Miss Minnie grew into a lovely, bushy-tailed, gray-and-black-striped coon cat with big paws. She looked much like her mother, although Molly was mostly black with a little white. Miss Minnie was not the kind of cat who would cuddle with me. In fact, after she was spayed she became aloof and self-centered.

I was surprised, then, when Miss Minnie started to change her standoffish ways. In the fall of 1997, when she was about five years old, Miss Minnie started to awaken me during the night. Just as the naturally loving and caring Molly had done years before, Miss Minnie began the strange ritual of walking up and down on top of my body to wake me up. At first I would check to see if she needed anything. It was perplexing to me that she never left my bed all night. If she woke me with her body walk and I didn’t get up, Miss Minnie would sit on my chest and lick my face. It was as if Molly had taught her this routine.

There was an additional perplexing issue. Harold, an orange four-month-old male cat, had joined us in March of 1994. He was not healthy, physically or emotionally, and Miss Minnie resented it when Molly gave Harold her motherly attention. After all, Miss Minnie had been an only child. She didn’t like the fact that Harold slept with me, and she usually jumped down when the intruder came onto the bed. But during the fall of 1997, Miss Minnie stayed by my side and continued to fulfill her mission, despite her resentment of Harold’s presence on my bed.

My heart condition still seemed to be controlled by the newest medication, so I continued to work long hours at my job. Then one day, when I went for my usual beach walk, my heart began to race and beat irregularly. I managed to get back home and call a nurse friend. She checked on me and quickly whisked me to the emergency room.

After being admitted to the hospital, I was hooked up to a heart monitor. All that night, the nurses came in repeatedly to awaken me. I realized that this was what Molly and Miss Minnie had been doing for me over the years; my cat nurses must have known when my heart beat too rapidly or stopped beating during the night, and that was why they’d awakened me. Now that I was ill and had time to reflect, I realized that I had two cats who were angels. I thanked God that they had come into my life on that damp day in October years before.

In the summer of 2003, Miss Minnie started to sit on my chest again. It was uncomfortable. Even though I pushed her down, she always returned.
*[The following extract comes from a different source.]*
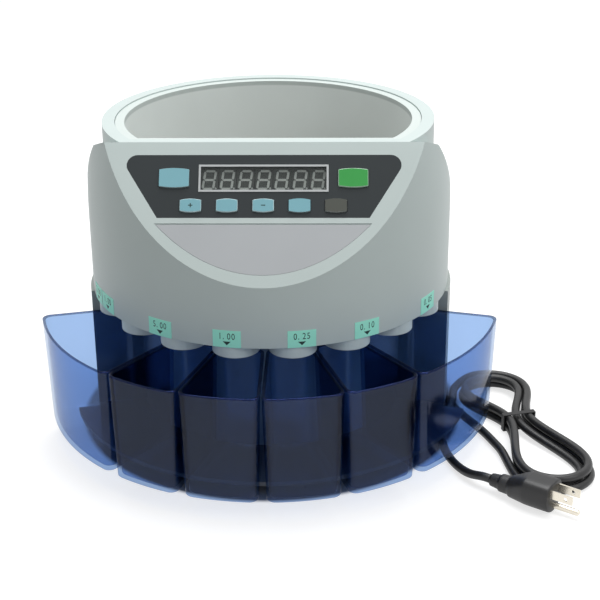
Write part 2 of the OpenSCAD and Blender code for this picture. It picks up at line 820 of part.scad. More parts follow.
// Disc, spindle and drive
module bearing_housing() {
  tube_r = 22;
  tube_z = 85;
  flange_r = 40;
  color("slategray") at_axis() {
    ring(tube_r, bearing_r, tube_z, deck_z);
    ring(flange_r, bearing_r, bracket_z, deck_z);
  }
}
module spindle_bearings() {
  bearing_t = 8;
  color("silver") at_axis() for (z = bearings_z) ring(bearing_r, spindle_r + fit_gap, z, z + bearing_t);
}
module sorting_disc() {
  color("gray") at_axis() {
    ring(disc_r, spindle_r, disc_z, disc_z + disc_t);
    ring(hub_r, spindle_r, hub_z, disc_z);
  }
}
module disc_pad() {
  pad_in_r = 62;
  color("saddlebrown") at_axis() ring(disc_r - 2, pad_in_r, disc_z + disc_t, disc_z + disc_t + pad_t);
}
module spreader_cap() {
  cap_r = 30;
  cap_h = 17;
  arc_r = (cap_r * cap_r + cap_h * cap_h) / (2 * cap_h);
  color("silver") at_axis() translate([0, 0, disc_z + disc_t]) rotate_extrude() intersection() {
    square([cap_r, cap_h]);
    translate([0, cap_h - arc_r]) circle(r = arc_r);
  }
}
module spindle() {
  spindle_l = disc_z + disc_t - spindle_z;
  color("silver") at_axis() translate([0, 0, spindle_z]) cylinder(r = spindle_r, h = spindle_l);
}
module pulley(r, bore) {
  flange_h = 1.5;
  t = pulley_flange_t;
  ring(r, bore, pulley_z, pulley_z + pulley_h);
  for (z = [pulley_z, pulley_z + pulley_h - t]) ring(r + flange_h, bore, z, z + t);
}
module disc_pulley() {
  hole_r = 11;
  hole_at = 34;
  color("dimgray") at_axis() difference() {
    pulley(disc_pulley_r, spindle_r);
    for (a = [0:60:300]) rotate([0, 0, a]) translate([hole_at, 0, pulley_z - 1])
      cylinder(r = hole_r, h = pulley_h + 2);
  }
}
module motor_pulley() {
  color("dimgray") at_axis() translate([0, motor_offset, 0]) pulley(motor_pulley_r, motor_shaft_r);
}
// Outline round both pulleys at distance t: two circles and their outer tangents
module belt_outline(t) {
  lean = asin((disc_pulley_r - motor_pulley_r) / motor_offset);
  circle(r = disc_pulley_r + t);
  translate([0, motor_offset]) circle(r = motor_pulley_r + t);
  polygon([
    for (side = [-1, 1]) (disc_pulley_r + t) * [side * cos(lean), sin(lean)],
    for (side = [1, -1]) [0, motor_offset] + (motor_pulley_r + t) * [side * cos(lean), sin(lean)]
  ]);
}
module drive_belt() {
  belt_t = 2;
  belt_z = pulley_z + pulley_flange_t + gap;
  belt_h = pulley_h - 2 * pulley_flange_t - 2 * gap;
  color("black") at_axis() translate([0, 0, belt_z]) linear_extrude(belt_h) difference() {
    belt_outline(gap + belt_t);
    belt_outline(gap);
  }
}
module motor() {
  can_z = pulley_z + pulley_h + 3;
  socket_depth = 16;
  color("gray") at_axis() translate([0, motor_offset, 0]) difference() {
    translate([0, 0, can_z]) cylinder(r = motor_r, h = bracket_z - can_z);
    translate([0, 0, can_z - 1]) cylinder(r = motor_shaft_r + fit_gap, h = socket_depth + 1);
  }
}
module motor_bracket() {
  bracket_w = 72;
  bracket_y = 48;
  bracket_l = 60;
  color("slategray") at_axis() translate([-bracket_w / 2, bracket_y, bracket_z])
    cube([bracket_w, bracket_l, deck_z - bracket_z]);
}
module motor_shaft() {
  shaft_l = 30;
  color("silver") at_axis() translate([0, motor_offset, pulley_z - 1])
    cylinder(r = motor_shaft_r, h = shaft_l);
}

// Electrical parts
module block(middle, size) {
  translate([middle[0] - size[0] / 2, middle[1] - size[1] / 2, middle[2]]) cube(size);
}
module main_board() {
  spacer_r = 3;
  spacer_h = 6.3;
  parts_z = spacer_h + board_t;
  color("darkgreen") at_axis() translate([0, -45, plate_top]) {
    for (x = [-44, 44]) for (y = [-29, 29]) translate([x, y, 0]) cylinder(r = spacer_r, h = spacer_h);
    block([0, 0, spacer_h], [100, 70, board_t]);
    block([0, -3, parts_z], [28, 14, 4]);
    for (x = [18:10:38]) translate([x, 22, parts_z]) cylinder(r = 4, h = 11);
    for (x = [-33:14:-5]) block([x, 23, parts_z], [10, 6, 8]);
  }
}
module transformer() {
  color("dimgray") at_axis() translate([-55, 66, plate_top]) {
    block([0, 0, 0], [60, 24, 50]);
    block([0, 0, 8], [40, 44, 34]);
    block([0, 0, 0], [76, 24, 2]);
  }
}
module fuse_holder() {
  holder_y = 110;
  flange_t = 3;
  color("black") at_axis() translate([fuse_x, 0, cover_z]) {
    translate([0, holder_y, 0]) along_y() cylinder(r = fuse_r, h = cover_y - holder_y);
    translate([0, cover_y, 0]) along_y() cylinder(r = fuse_r + 1.5, h = flange_t);
    translate([0, cover_y + flange_t, 0]) along_y() cylinder(r1 = fuse_r, r2 = fuse_r - 1, h = 2 * flange_t);
  }
}
module switch_body() {
  bezel = [22, 30];
  bezel_t = 2;
  back_y = 108;
  room_w = 15;
  room_h = 24;
  room_y = 121;
  pin_hole_w = 18;
  color("black") at_axis() translate([switch_x, 0, cover_z]) difference() {
    union() {
      translate([-switch_hole[0] / 2, back_y, -switch_hole[1] / 2])
        cube([switch_hole[0], cover_y - back_y, switch_hole[1]]);
      translate([-bezel[0] / 2, cover_y, -bezel[1] / 2]) cube([bezel[0], bezel_t, bezel[1]]);
    }
    translate([-room_w / 2, room_y, -room_h / 2]) cube([room_w, 40, room_h]);
    translate([-pin_hole_w / 2, rocker_y, 0]) along_x() cylinder(r = rocker_pin_r + fit_gap, h = pin_hole_w);
  }
}
module switch_rocker() {
  rocker_w = 14;
  pin_w = 17.4;
  color("firebrick") at_axis() translate([switch_x, rocker_y, cover_z]) rotate([-rocker_tilt, 0, 0]) {
    rotate([90, 0, 90]) translate([0, 0, -rocker_w / 2]) linear_extrude(rocker_w)
      polygon([[5.5, 0], [8, 10.5], [-1, 10.5], [-5, 4], [-5, -4], [-1, -10.5], [8, -10.5]]);
    translate([-pin_w / 2, 0, 0]) along_x() cylinder(r = rocker_pin_r, h = pin_w);
  }
}

// Coin boxes: outlines between two azimuth lines, a chord behind and the outer arc
module box_outline(mid, half, inset, front, r_out) {
  x_in = box_back * tan(half) - inset / cos(half);
  x_out = far / 2 * tan(half) - inset / cos(half);
  offset(r = box_corner_r, $fn = hull_fn) offset(delta = -box_corner_r) intersection() {
    translate([0, r_out - front]) circle(r = r_out, $fn = 120);
    rotate([0, 0, mid]) polygon([
      [-x_in, -box_back - inset], [x_in, -box_back - inset], [x_out, -far / 2], [-x_out, -far / 2]
    ]);
  }
}
module box_slice(mid, half, t, z) {
  down = (box_top_z - z) / box_h;
  inset = t + box_side_gap + box_side_draft * down;
  r_out = box_top_r - t - (box_top_r - box_bottom_r) * down;
  translate([0, 0, z]) linear_extrude(slice_t) box_outline(mid, half, inset, box_reach - t, r_out);
}
module coin_box(mid, half) {
  color("steelblue", 0.5) at_axis() difference() {
    hull() {
      box_slice(mid, half, box_base_round, box_z);
      box_slice(mid, half, 0, box_z + box_base_round);
      box_slice(mid, half, 0, box_top_z - slice_t);
    }
    hull() {
      box_slice(mid, half, box_wall + box_base_round, box_z + box_wall);
      box_slice(mid, half, box_wall, box_z + box_wall + box_base_round);
      box_slice(mid, half, box_wall, box_top_z + 1);
    }
  }
}
module coin_box_1() { coin_box(-end_box_mid_az, end_box_half_az); }
module coin_box_2() { coin_box(-1.5 * box_pitch, box_half_az); }
module coin_box_3() { coin_box(-0.5 * box_pitch, box_half_az); }
module coin_box_4() { coin_box(0.5 * box_pitch, box_half_az); }
module coin_box_5() { coin_box(1.5 * box_pitch, box_half_az); }
module coin_box_6() { coin_box(end_box_mid_az, end_box_half_az); }

// Mains lead
module cord_gland() {
  nut_r = 8;
  nut_t = 3.5;
  flange_r = 9;
  flange_t = 3;
  relief_y = cover_y + flange_t;
  relief_r = cord_d;
  tip_r = cord_d / 2 + 1;
  rib_t = 2.2;
  rib_pitch = 5;
  color("black") at_axis() translate([gland_x, 0, gland_z]) {
    translate([0, casing_flat_y - nut_t, 0]) along_y() cylinder(r = nut_r, h = nut_t);
    translate([0, casing_flat_y - nut_t - 1, 0]) along_y()
      cylinder(r = gland_neck_r, h = nut_t + cover_t + 2);
    translate([0, cover_y, 0]) along_y() cylinder(r = flange_r, h = flange_t);
    translate([0, relief_y, 0]) along_y() cylinder(r1 = relief_r, r2 = tip_r, h = gland_end_y - relief_y);
    for (i = [0:4]) translate([0, relief_y + (i + 0.8) * rib_pitch, 0]) along_y()
      cylinder(r = relief_r - i * (relief_r - tip_r) / 5, h = rib_t);
  }
}
module cord_lead() { color("black") at_axis() tube(lead_points, cord_d / 2, cord_sides); }
module cord_hank() { color("black") at_axis() tube(hank_route, cord_d / 2, hank_sides); }
module cord_tail() { color("black") at_axis() tube(tail_points, cord_d / 2, cord_sides); }
module cord_tie() {
  tie_w = 5;
  left = -10.2;
  right = 15.4;
  bottom = 0.1;
  top = hank_low + layer_step + cord_d / 2 + 0.5;
  tie_t = 1;
  color("black") at_axis() on_hank() rotate([90, 0, 0]) translate([0, 0, -tie_w / 2]) linear_extrude(tie_w)
    difference() {
      translate([left - tie_t, bottom]) square([right - left + 2 * tie_t, top - bottom]);
      translate([left, bottom + tie_t / 2]) square([right - left, top - bottom - tie_t]);
    }
}
module plug_body() {
  round_r = 5;
  back_r = 8.5;
  back_l = 4;
  grip_x = 14;
  boot_r = [5, 7];
  rib_r = 7.2;
  rib_t = 2.4;
  color("black") at_axis() on_plug() {
    hull() {
      translate([0, 0, plug_cord_z]) along_x() cylinder(r = back_r, h = back_l, $fn = hull_fn);
      for (y = [-1, 1]) translate([grip_x, y * (plug_w / 2 - round_r), plug_h - round_r]) along_x()
        cylinder(r = round_r, h = plug_l - grip_x, $fn = hull_fn);
      translate([grip_x, 0, plug_w / 2 + 0.05]) along_x()
        cylinder(r = plug_w / 2, h = plug_l - grip_x, $fn = hull_fn);
    }
    translate([-boot_l, 0, plug_cord_z]) along_x() cylinder(r1 = boot_r[0], r2 = boot_r[1], h = boot_l + 1);
    for (x = [-14:5:-4]) translate([x, 0, plug_cord_z]) along_x() cylinder(r = rib_r, h = rib_t);
  }
}
module plug_blades() {
  blade = [17.5, 1.5, 6.3];
  hole_x = 12;
  hole_r = 1.6;
  color("silver") at_axis() on_plug() for (side = [-1, 1]) difference() {
    translate([plug_l, side * blade_pitch / 2 - blade[1] / 2, blade_z - blade[2] / 2]) cube(blade);
    translate([plug_l + hole_x, side * blade_pitch / 2 - 2, blade_z]) along_y() cylinder(r = hole_r, h = 4);
  }
}
module plug_ground_pin() {
  pin_l = 21;
  ground_r = 2.4;
  color("silver") at_axis() on_plug() translate([plug_l, 0, pin_z]) {
    along_x() cylinder(r = ground_r, h = pin_l - ground_r);
    translate([pin_l - ground_r, 0, 0]) sphere(r = ground_r);
  }
}

base_plate();
rubber_feet();
lower_casing();
rear_cover();
spout_ring();
head_shell();
panel_insert();
hopper_bowl();
keypad_overlay();
display_window();
display_bezel();
display_board();
digit_modules();
key_switches();
key_report();
key_start();
key_plus();
key_batch();
key_minus();
key_set();
key_clear();
outlet_labels();
sorting_deck();
sorting_rail();
coin_sensors();
bearing_housing();
spindle_bearings();
sorting_disc();
disc_pad();
spreader_cap();
spindle();
disc_pulley();
drive_belt();
motor();
motor_bracket();
motor_pulley();
motor_shaft();
main_board();
transformer();
fuse_holder();
switch_body();
switch_rocker();
casing_screws();
cover_screws();
coin_box_1();
coin_box_2();
coin_box_3();
coin_box_4();
coin_box_5();
coin_box_6();
cord_gland();
cord_lead();
cord_hank();
cord_tail();
cord_tie();
plug_body();
plug_blades();
plug_ground_pin();
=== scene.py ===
"""Coin counting and sorting machine: finer skins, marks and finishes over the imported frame, in metres."""
import json
import math
import bmesh
import bpy
import numpy as np
from mathutils import Matrix, Vector

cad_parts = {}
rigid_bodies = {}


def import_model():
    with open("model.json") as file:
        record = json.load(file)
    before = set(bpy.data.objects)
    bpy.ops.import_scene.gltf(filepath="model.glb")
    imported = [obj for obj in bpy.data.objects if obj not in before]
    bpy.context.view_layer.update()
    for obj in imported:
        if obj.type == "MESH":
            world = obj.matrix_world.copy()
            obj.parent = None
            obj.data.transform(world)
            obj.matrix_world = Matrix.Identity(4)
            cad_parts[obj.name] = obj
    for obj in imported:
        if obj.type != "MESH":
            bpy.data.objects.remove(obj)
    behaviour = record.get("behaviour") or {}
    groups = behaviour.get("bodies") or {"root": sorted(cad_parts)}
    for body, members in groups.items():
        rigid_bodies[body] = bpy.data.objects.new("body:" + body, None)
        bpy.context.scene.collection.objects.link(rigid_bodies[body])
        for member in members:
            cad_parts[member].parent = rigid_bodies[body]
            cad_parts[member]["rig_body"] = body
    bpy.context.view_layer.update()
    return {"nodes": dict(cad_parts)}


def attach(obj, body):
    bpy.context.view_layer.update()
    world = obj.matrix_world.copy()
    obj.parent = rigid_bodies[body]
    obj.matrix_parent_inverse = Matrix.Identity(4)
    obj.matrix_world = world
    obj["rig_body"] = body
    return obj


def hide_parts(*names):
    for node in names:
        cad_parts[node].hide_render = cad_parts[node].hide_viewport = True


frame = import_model()

# Sizes that the pieces here share with the frame
AXIS_Y = 0.02575
RIM_Z = 0.2505
HEAD_Z = 0.115
PANEL_TILT = math.radians(51)
PANEL_FRONT = 0.074

# Coin boxes
BOX_REACH = 0.1965
BOX_TOP_R = 0.186
BOX_BOTTOM_R = 0.1825
BOX_Z = 0.015
BOX_H = 0.0845
BOX_WALL = 0.0022
BOX_BACK = 0.1105
BOX_FAR = 0.2
BOX_GAP = 0.0005
BOX_DRAFT = 0.0022
BOX_CORNER_R = 0.006
BOX_ROUND = 0.002
CORNER_POINTS = 9
FRONT_POINTS = 50
ROUND_POINTS = 7
RIM_POINTS = 11
FLAT_REACH = 0.002
TOP_HOLD = 0.003
FOOT_HOLD = 0.005
SIDE_HOLD = 0.04
BOX_PITCH = 18.24
END_BOX_HALF = 19.36
END_BOX_MIDDLE = 55.84
GATE_UP = 0.0125
GATE_RINGS = (0.0009, 0.00075, 0.0005, 0.00025)
GATE_RISE = 0.0003
GATE_SINK = 0.00005
GATE_SIDES = 12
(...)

I changed doctors in September of 2003. After a visit to my new doctor, he called to say that the monitor I’d been wearing over the weekend showed that my heart was stopping for eight seconds at a time, several times each night. “You need surgery to-day,” he said. I suddenly realized that this was what Molly and Miss Minnie had been trying to tell me by waking me up during the night and walking or sitting on my chest. After I explained to my cardiologist what these cats had done over the years, he said, “Your cats were pacemakers.” I really believe that these wonderful animals served as my heart monitors. Until the doctor put an implant in my chest to monitor my heartbeat, my cats kept me alive.

Molly and Miss Minnie both remained my primary caregivers throughout their lives. Over time, I’ve learned to listen to my kitty heart specialists more carefully. I discovered that they were far smarter about my health than I was. I also slowed down the hectic pace of my life. Molly and Miss Minnie seemed to know that I had started taking better care of myself, and they eventually showed less concern.

As it turned out, Molly also had a heart condition. She died in her sleep — a loss that is still painful to me. Sometimes it makes me sad to think that, had it been possible, an implant might have helped Molly, since she died with the same condition I had.

I am also thankful that Harold found his way into our lives. The doctors’ treatments and Molly’s love healed him, and now Miss Minnie and Harold have each other as companions. They both miss Molly very much. They consoled each other after her death, and for months Harold continued to call out for Molly. As for my heart today, I know I’m doing better. Since my last surgery and the implant, Miss Minnie has not sat on my chest once.